Processes that need that data can subscribe to it through the messaging service. When published data arrives at the shared location, a message goes out to the subscribers. Subscribers can then go to the shared location to obtain the data, and use it in their own processing.
A publish-subscribe model for data distribution enables the implementation of such a data-centric architecture across a large-scale network. For example, using the programmatic-trading example, a node can publish CCI index data to a known location on the network, and the other trading subsystems can subscribe to the CCI index data
With the publish-subscribe approach, you can upgrade or add endpoints without having to change code, or you can even test the resulting configuration exhaustively. Certainly if new data is available on the network, other endpoints may require additional code in order to make use of that data, but in practice, this is significantly simpler than modifying and testing a large number of specific one-to-one connections.
A commonality of data formats isn’t necessary in a publish-subscribe model. Because the source and destination of a given data item is unknown, any required data conversion occurs at the handoff. In fact, data consumers may well have different data format requirements, necessitating individual conversions based on those needs. The middleware that provides for the publish-subscribe services can manage any required data conversions.
Designing with Data-Centric Principles
Data-centricity provides a guide for designing distributed applications in general. Many system architects of distributed applications today use procedural or object-oriented principles in creating the fundamental design, often using UML sequence, class, and state diagrams.
These design methodologies tend to treat transporting and consuming data as second-class citizens, focusing instead on the step-by-step processes by which endpoints make computations and produce actionable results. A data-oriented methodology, on the other hand, focuses on the flow of data through the application.
Taking a closer look at the alternative design/development methodologies only highlights the issues. Procedure-oriented approaches focus on the computational aspects of the application, and concentrate on the device endpoints of the network where almost all processing occurs. Data is structured in order to assist with the computation, rather than making the data available in the first place. Once the computational processes are designed, the problem of getting data to those processes remains. However, this makes data movement almost an afterthought, and problems of timeliness and data formats become more difficult to address. Ultimately, the focus on computation means that the endpoint devices must have functions and data that are known and accounted for by one another.

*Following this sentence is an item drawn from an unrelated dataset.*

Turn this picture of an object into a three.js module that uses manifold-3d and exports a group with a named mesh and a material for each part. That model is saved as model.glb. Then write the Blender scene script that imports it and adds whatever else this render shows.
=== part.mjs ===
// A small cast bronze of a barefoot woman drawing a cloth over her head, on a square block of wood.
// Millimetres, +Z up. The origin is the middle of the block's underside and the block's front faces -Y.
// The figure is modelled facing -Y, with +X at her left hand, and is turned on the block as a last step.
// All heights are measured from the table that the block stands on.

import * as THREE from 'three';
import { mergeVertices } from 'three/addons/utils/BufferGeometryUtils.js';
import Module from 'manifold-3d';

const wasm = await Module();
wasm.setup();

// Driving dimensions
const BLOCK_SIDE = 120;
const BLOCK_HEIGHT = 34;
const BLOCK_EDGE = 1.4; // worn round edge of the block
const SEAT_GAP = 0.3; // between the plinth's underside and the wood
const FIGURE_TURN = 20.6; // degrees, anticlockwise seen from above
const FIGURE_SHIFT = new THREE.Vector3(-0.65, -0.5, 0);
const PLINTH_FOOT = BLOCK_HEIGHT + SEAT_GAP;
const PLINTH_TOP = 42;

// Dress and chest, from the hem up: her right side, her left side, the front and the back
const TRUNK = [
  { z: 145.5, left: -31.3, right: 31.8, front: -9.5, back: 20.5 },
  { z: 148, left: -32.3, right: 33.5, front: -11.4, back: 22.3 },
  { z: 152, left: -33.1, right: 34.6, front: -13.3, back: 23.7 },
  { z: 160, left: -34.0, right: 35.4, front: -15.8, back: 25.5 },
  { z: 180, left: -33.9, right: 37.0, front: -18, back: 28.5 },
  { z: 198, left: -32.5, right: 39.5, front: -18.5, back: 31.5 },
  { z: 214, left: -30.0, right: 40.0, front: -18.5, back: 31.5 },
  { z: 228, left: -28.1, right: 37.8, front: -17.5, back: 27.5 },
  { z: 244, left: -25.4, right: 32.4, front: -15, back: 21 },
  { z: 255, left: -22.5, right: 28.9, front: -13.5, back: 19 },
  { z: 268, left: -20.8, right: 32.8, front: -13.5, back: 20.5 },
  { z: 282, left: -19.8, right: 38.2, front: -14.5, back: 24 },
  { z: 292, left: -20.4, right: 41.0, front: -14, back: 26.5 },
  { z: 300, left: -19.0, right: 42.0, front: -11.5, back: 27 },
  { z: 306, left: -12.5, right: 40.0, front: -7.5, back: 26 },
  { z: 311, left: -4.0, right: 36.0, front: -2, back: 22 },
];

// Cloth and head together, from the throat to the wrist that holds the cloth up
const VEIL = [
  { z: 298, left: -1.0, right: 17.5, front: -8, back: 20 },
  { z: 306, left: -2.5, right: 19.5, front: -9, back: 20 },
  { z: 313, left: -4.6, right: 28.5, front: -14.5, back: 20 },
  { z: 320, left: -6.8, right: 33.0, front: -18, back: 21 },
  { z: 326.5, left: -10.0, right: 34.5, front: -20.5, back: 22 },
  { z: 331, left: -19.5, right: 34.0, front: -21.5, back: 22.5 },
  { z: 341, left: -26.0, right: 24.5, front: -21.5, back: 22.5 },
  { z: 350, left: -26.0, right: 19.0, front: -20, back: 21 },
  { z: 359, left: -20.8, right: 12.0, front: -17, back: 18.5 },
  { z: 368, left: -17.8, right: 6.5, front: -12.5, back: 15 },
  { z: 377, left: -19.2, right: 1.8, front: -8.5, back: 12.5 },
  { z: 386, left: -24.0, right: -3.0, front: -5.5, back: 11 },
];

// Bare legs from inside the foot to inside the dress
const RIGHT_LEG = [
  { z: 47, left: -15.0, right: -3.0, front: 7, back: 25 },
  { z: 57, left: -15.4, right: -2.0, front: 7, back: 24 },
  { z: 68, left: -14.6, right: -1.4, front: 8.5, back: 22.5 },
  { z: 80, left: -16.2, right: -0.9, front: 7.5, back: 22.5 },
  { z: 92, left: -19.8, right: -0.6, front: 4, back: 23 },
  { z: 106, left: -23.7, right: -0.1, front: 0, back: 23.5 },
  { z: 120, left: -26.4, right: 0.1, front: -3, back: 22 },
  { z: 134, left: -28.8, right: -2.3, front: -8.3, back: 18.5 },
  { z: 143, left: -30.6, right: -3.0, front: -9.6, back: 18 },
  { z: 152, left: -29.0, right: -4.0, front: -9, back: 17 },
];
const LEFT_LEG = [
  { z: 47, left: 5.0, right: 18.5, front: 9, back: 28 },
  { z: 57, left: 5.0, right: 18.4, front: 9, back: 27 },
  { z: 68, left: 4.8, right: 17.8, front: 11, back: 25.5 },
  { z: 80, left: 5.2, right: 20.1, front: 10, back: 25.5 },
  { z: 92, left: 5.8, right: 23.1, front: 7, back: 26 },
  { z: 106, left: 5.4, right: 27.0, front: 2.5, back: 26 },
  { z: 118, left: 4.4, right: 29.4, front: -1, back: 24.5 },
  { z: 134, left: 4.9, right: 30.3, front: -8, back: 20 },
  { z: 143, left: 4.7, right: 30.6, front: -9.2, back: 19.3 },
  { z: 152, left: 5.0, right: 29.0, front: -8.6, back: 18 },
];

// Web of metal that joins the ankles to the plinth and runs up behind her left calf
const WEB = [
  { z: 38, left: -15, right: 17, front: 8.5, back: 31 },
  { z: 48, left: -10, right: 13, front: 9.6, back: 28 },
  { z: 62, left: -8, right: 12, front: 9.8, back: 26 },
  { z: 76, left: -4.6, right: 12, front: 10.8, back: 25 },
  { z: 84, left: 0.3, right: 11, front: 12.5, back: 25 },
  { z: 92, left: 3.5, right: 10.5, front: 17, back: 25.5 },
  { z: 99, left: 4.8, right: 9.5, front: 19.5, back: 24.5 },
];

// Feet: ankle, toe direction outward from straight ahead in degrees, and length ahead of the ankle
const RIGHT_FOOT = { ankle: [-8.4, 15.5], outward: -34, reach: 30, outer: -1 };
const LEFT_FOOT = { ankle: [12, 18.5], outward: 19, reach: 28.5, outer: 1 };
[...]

Object-oriented methodologies base designs on the definition objects and their interactions. Because objects are defined by their computational processes (methods) as well as data, this approach appears to have a good balance between code and data. However, object-oriented methodologies presume that data is an inherent part of the object. The data formats are fixed within the object, and the methods act upon the data only within the context of the object. There is no inherent provision for exchanging data between objects, and for adapting data to the formats required for various processes.

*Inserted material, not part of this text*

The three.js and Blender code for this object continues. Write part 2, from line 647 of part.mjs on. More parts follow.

The overriding characteristic of these common design methodologies is that they envision a distributed application as a set of processes, designed as procedures or objects. Data is assumed to be contained within each of the processes. Getting data to and from a particular process is a problem to be addressed after all of the processes are defined.
Alternatively, a data-centric methodology provides a much more natural and streamlined way of viewing and modeling many distributed applications. Such a methodology focuses on the data that is moving and transforming in the system, rather than the processes that are performing those actions.
In other words, the processes encapsulated in the endpoints become secondary. The flow of data defines the essential aspects of the application, and can be modeled with UML class and interaction diagrams. That is not to say that the computational processes are not important, but rather that they are not essential at a high level of design in understanding and mapping out the application. In real-time systems, getting the data to the process that requires it, when it requires it, is essential.
Implementing Data-Centric Applications
Data-centric applications can be implemented using the precepts of data-oriented programming. In general, the tenets of data-oriented programming include the following principles:
- Expose the data. Ensure that the data is visible throughout the entire system. Hiding the data makes it difficult for new processing endpoints to identify data needs and gain access to that data.
- Hide the code. Conversely, none of the computational endpoints has any reason to be cognizant of another’s code. By abstracting away from the code, data is free to be used by any process, no matter where it was generated. This provides for data to be shared across the distributed application, and for the application to be modified and enhanced during its lifecycle.
- Separate data and code into data-handling and data-processing components. Data handling is required because of differing data formats, persistence, and timeliness, and is likely to change during the application lifecycle. Conversely, data processing requirements are likely to remain much more stable. By separating the two, the application becomes easier to maintain and modify over time.
- Generate code from process interfaces. Interfaces define the data inputs and outputs of a given process. Having well-defined inputs and outputs makes it possible to understand and automate the implementation of the data-processing code.
- Loosely couple all code. With well-defined interfaces and computational processes abstracted away from one another, endpoints and their computations can be interchanged with little or no impact on the distributed application as a whole.
Table 1 summarizes these and other principles, and it offers a comparison with object-oriented development tenets in order to contrast the two different approaches. The data-oriented approach enforces attention on the data rather than on the processes that manipulate the data.
|Object-Oriented Programming Principles||Data-Oriented Programming Principles|
|Hide the data (encapsulation)||Expose the data (with MR format)|
|Expose methods ? code||Hide the code|
|Intermix data and code||Separate data and code|
|Mobile code||Must agree on data mapping, mapping system|
|API/object model||Messages are primary data model or schema|
|Combined processing, no restrictions||Strict separation of parser, validator, transformer, and logic|
|Changes: Read and change code||Changes: Change declarative data file|
|Tightly coupled||Loosely coupled|
|Table 1. A Comparison of Data-Oriented and Object-Oriented Programming Principles|
The data-oriented approach to application design is effective in systems where multiple data sources are required for successful completion of the computing activity, but those data sources reside in separate nodes on a network in a net-centric application infrastructure. For network-centric distributed applications, applying a data-oriented programming model lets you focus on the movement of data through the network, an easier and more natural way of abstracting and implementing the solution.
Data as the Design and Implementation Focal Points
Data-centric design and data-oriented implementation can bring about a more robust and scalable distributed system, and one that is easier to maintain and enhance over time. For real-time distributed applications that are highly dependent upon the movement of data through the system, the advantages of using data as the design and implementation focal points can make the difference for a successful project.